Smalltalk programmers get around this in one of two ways. Either they assign each step to a variable, or they format the method in a particular kind of way.

adults := people select: [:person | person age >= 18]
addresses := adults collect: [:person | person address]

It's descriptive, I'll give it that. But may be we can do better. One approach implemented as a toy in Smalltalk was Higher Order Messenging. It allows you to treat the collection as if it were transforming:

adultAddresses := (people select age >= 18) collect address

Now it's a little vague and if you need the parameter to be an argument in your call suddenly you're pulled out of your H.O.M. approach and you're back to the long hand.

Another approach to iteration is to embed another language inside your language. This is the C# approach. Why not stick a SQL-like select paradigm right in to your language and call it a day? This is kind of like Python comprehensions in a way, though I think comprehensions are a better solution than what C# did.

What we need is a way to compose blocks together like they do in functional languages. Monads, really, if we're going to stick a name on it. They weren't a big thing in computing in the 70s when Smalltalk-80 was made.

The idea is to be able to 'paste' the blocks together and then apply them to the collection. Let's give it a go:

adult-addresses := people
  · [person | person age ≥ 18] select
  · [person | person address] collect

Arbitrary syntax chosen for combining these things. Is this better yet? I'm not convinced it is. There's fewer brackets which does make it easier to string them together and we expect things to flow from one block to the next rather than making intermediate collections. Those are plusses to begin with.

The next trick we pull out is to replace · with something that describes the action we're performing. Selecting, Rejecting, Collecting, Reducing. Let's start with the easiest one - selecting.

We're "narrowing" a collection. A few candidates come to mind. Something like > or → or perhaps just -. It'd be ideal to have a keyword that can work as a prefix or as a binary selector. We want a subcollection so lets use folder terminology and pick /.

For the transform perhaps we could use > or → since I suggested them above. For rejecting we don't really need anything, negating stuff with a prefix is dead simple and we could, really, apply that to a block if we wanted it to be 'not'.

adult-addresses := people / [person | person age ≥ 18]
    -> [person | person address]

As for the reduce, we can do a 'longer' transformation with a two argument block as the argument:

combined-age := people --> [accum, person | accum + person age]

Now that we have the basics down we can also introduce the use of methods, not just blocks. Right now everything takes a single argument and makes a deliberation.

But we already have the ability to create blocks and name them, so let's give that a go:

[person adult? | person -> bool | person age ≥ 18]
adult-addresses := people / adult? -> address

This requires a little magic from the compiler.
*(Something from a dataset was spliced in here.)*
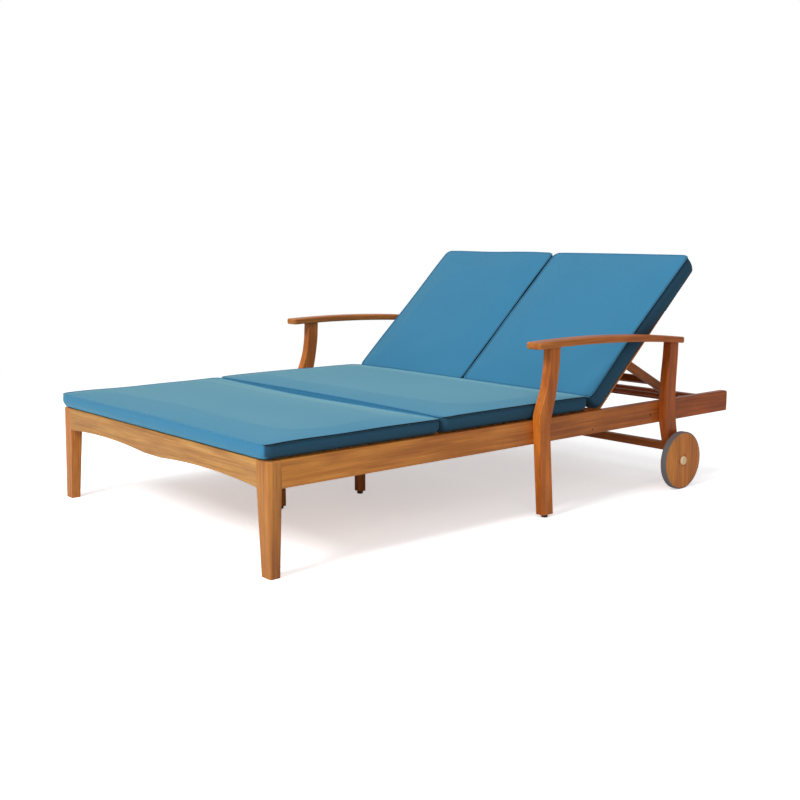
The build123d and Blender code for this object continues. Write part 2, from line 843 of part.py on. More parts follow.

It's passing adult? as an argument which requires the types to match. The / method in this case must take a parameter of a block with a parameter of a the elements of the starting collection.
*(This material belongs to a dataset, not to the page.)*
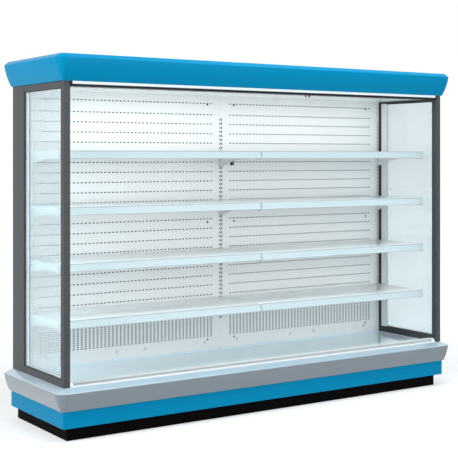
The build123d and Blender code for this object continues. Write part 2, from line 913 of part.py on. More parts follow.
coil_y = (behind(coil_front), behind(wall_depth))
coil_depth = wall_depth - coil_front
coil_mid_z = tub_floor + coil_lift + coil_height / 2
with BuildPart() as evaporator_coil:
    with Locations((0, sum(coil_y) / 2, tub_floor + coil_lift)):
        with GridLocations(
            (2 * coil_half_length - coil_fin) / (fin_count - 1), 0, fin_count, 1
        ):
            Box(coil_fin, coil_depth, coil_height, align=middle_base)
    with Locations((0, sum(coil_y) / 2, coil_mid_z)):
        Box(2 * coil_half_length, coil_depth - 2 * coil_fin, coil_core)
    for side in (-1, 1):
        ends = sorted((side * coil_half_length, side * (coil_half_length - coil_fin)))
        block(
            (ends[0], coil_y[0], tub_floor),
            (ends[1], coil_y[1], tub_floor + coil_lift + coil_height),
        )
        for bend in range(bend_count):
            bend_y = coil_y[0] + coil_depth * (bend + 0.5) / bend_count
            for reach, mode in (
                (bend_reach, Mode.ADD), (bend_reach - bend_tube, Mode.SUBTRACT)
            ):
                near, far = sorted((side * coil_half_length,
                                    side * (coil_half_length + reach)))
                block(
                    (near, bend_y - reach, coil_mid_z - bend_tube / 2),
                    (far, bend_y + reach, coil_mid_z + bend_tube / 2),
                    mode=mode,
                )
write(evaporator_coil, "evaporator_coil")

# ======== night blind ========

roll_z = frame_top + roll_rise
roll_half = half_inner - roll_end_gap
plate_x = half_inner + pin_end_play

with BuildPart() as blind_brackets:
    for side in sides.values():
        near, far = sorted((side * plate_x, side * (plate_x + bracket_plate)))
        low, high = sorted((side * plate_x, side * (plate_x + bracket_foot)))
        block(
            (near, behind(roll_depth - bracket_margin), frame_top),
            (far, behind(roll_depth + bracket_margin), roll_z + bracket_margin),
        )
        block(
            (low, behind(roll_depth - bracket_margin), frame_top),
            (high, behind(roll_depth + bracket_margin), frame_top + bracket_plate),
        )
        with BuildSketch(Plane.YZ.offset(near)):
            with Locations((behind(roll_depth), roll_z)):
                Circle(pin_radius + running_clearance)
        extrude(amount=bracket_plate, mode=Mode.SUBTRACT)
write(blind_brackets, "blind_brackets")

with BuildPart() as blind_roller:
    with BuildSketch(Plane.YZ.offset(-roll_half)):
        with Locations((behind(roll_depth), roll_z)):
            Circle(roll_radius)
    extrude(amount=2 * roll_half)
    pin_half = plate_x + bracket_plate + pin_end_play
    with BuildSketch(Plane.YZ.offset(-pin_half)):
        with Locations((behind(roll_depth), roll_z)):
            Circle(pin_radius)
    extrude(amount=2 * pin_half)
write(blind_roller, "blind_roller")

bar_top = lamp_z[0] - touch_gap
bar_half = half_inner - bar_side_gap
with BuildPart() as blind_bar:
    block(
        (-bar_half, behind(bar_front), bar_top - bar_height),
        (bar_half, behind(bar_front + bar_depth), bar_top),
    )
    fillet(
        blind_bar.edges().filter_by(Axis.X).group_by(Axis.Z)[0],
        bar_radius,
    )
    for step in (-1, 1):
        pull = pull_x + step * pull_spread / 2
        pull_foot = bar_top - bar_height - pull_drop
        block(
            (pull - pull_wall / 2, behind(bar_front + bar_radius), pull_foot),
            (pull + pull_wall / 2, behind(bar_front + bar_radius) + pull_wall,
             bar_top - bar_height / 2),
        )
        block(
            (pull - pull_wall / 2, behind(bar_front + bar_radius), pull_foot),
            (pull + pull_wall / 2, behind(bar_front + bar_radius) + 2 * pull_wall,
             pull_foot + pull_wall / 2),
        )
write(blind_bar, "blind_bar")

cloth_back = roll_depth - roll_radius - touch_gap
with BuildPart() as blind_curtain:
    block(
        (cloth_side_gap - bar_half, behind(cloth_back - cloth_thickness), bar_top),
        (bar_half - cloth_side_gap, behind(cloth_back), roll_z),
    )
write(blind_curtain, "blind_curtain")
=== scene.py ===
"""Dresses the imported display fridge: sheet metal, glass, shelves, blind and stage."""

import json
import math

import bmesh
import bpy
from bpy.props import FloatProperty, FloatVectorProperty, IntProperty, PointerProperty
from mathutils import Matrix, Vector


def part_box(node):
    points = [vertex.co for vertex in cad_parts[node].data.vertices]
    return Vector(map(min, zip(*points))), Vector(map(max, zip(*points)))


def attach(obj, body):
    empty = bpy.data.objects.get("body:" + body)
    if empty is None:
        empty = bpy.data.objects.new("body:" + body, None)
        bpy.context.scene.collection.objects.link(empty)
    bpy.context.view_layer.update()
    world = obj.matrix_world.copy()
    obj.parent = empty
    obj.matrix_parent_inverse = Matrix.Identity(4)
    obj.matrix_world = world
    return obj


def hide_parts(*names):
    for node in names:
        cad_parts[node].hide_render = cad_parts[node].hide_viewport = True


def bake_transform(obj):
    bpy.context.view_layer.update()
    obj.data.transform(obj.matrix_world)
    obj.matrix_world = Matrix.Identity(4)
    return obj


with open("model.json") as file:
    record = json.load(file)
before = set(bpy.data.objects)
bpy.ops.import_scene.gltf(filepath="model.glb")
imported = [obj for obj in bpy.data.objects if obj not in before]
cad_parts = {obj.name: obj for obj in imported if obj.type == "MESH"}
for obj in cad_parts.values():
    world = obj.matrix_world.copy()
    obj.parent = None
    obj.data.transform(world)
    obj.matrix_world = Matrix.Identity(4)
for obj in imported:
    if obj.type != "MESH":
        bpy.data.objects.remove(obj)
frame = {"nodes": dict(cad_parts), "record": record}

bl_info = {
    "name": "Open multideck display fridge",
    "version": (1, 0, 0),
    "blender": (4, 5, 0),
    "location": "3D view > Sidebar > Fridge",
    "description": "Dresses the packed display fridge and sets its stage",
    "category": "Object",
}

# The body that carries what doesn't move, the ends with their sides, and the shelves.
CABINET = "cabinet"
SIDES = {"left": -1, "right": 1}
LEVELS = (1, 2, 3, 4)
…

Another approach might be to reserve the return type of bool to indicate a select and anything else to indicate a map. But if we want to create a map of bools we'd be out of luck.

I've been a bit cheaty with all of this. I've been neglecting the syntax where we specify the return parameter which would be essential to do any kind of yielding operations.

Let's rewind and try again:

adult-addresses := people
  / [in: person -> out: bool | out <- person age ≥ 18]
 -> [in: person -> out: address | out <- person address]

It's messy again - but we learn something interesting. The type of the next operation takes a person as its input which means the previous function in the chain must have been a select since it returns a bool.

This is a minor breakthrough because it simplifies things considerably:

adult-addresses := people /
    [in -> out | out <- in age ≥ 18] /
    [in -> out | out <- in address]

This in/out idiom is powerful but gosh is it noisy. It'd be nice if we could hand wave it all away. Not to mention we've not used any coroutine yielding - the thing running the action is the one who would be feeding in values and yielding for more values, aka: driving the stream.

Have we done better? No. Absolutely not. Let's try again but this time we borrow from Python comprehensions.

adult-addresses := people where: [in -> out | out <- in age ≥ 18]
                            map: [in -> out | out <- in address]

Instead of individual methods that compose together we create variants of the main methods. At this point I like what I see - but what I don't like is how noisy the returns have become since we added coroutines and yields.

What happens if we make naming the output variable optional? with types inferred let's try that again:

adult-addresses := people where: [person | person age ≥ 18]
                            map: [person | person address]

What if we added syntax like for to the language? will we hate ourselves? probably. But what does it look like?

adult-addresses := people/person where: [person age ≥ 18]
                                   map: [person address]

Eh. What if we wanted to iterate this instead of creating a virtual collection over it? The argument to the do: block would be an address not a person. There's no win with moving the each outside the block.

people where: [person | person age ≥ 18]
         map: [person | person address]
        into: [address | stdout println: address]

We could drop the map portion from this example. It's not a big issue to put the address of the person in to a local variable inside the do part of the block.

people where: [person | person age ≥ 18]
        into: [person | stdout println: person address]

Note that people can be a coroutine, stream, or collection. The into: parameter can be a coroutine, a stream, or a collection. We're not fussy. This makes for a powerful API.

Let's try adding the reduce while we're at it:

people where: [person | person age ≥ 18]
        into: [accum = 0, person | accum + person age]

Is it cheating to use the default value? yes, that doesn't work. Let's try that again.

people where: [person | person age ≥ 18]
        into: [accum, person | accum + person age]
  startingAt: 0

We've gotten to a nice looking and powerful API that we can expand upon. But we've had to push back on coroutines to do it. If we're going to keep code easier to read we'll need to come up with another way to do coroutines and nested return escapes.

The simplest solution here would be to say that if you don't specify a named return parameter, you cannot do coroutines. You also cannot escape-return to that level of block. The last value in the evaluation of the block becomes the return value.

That handles all the 'simple' scenarios of block usage but also allows for the more advanced, more complicated 'labelled' block returns as well as coroutines.

And also the big syntax update is out of date. Magical. This is what painting a bike shed looks like. I'm enjoying it though and I hope you are too.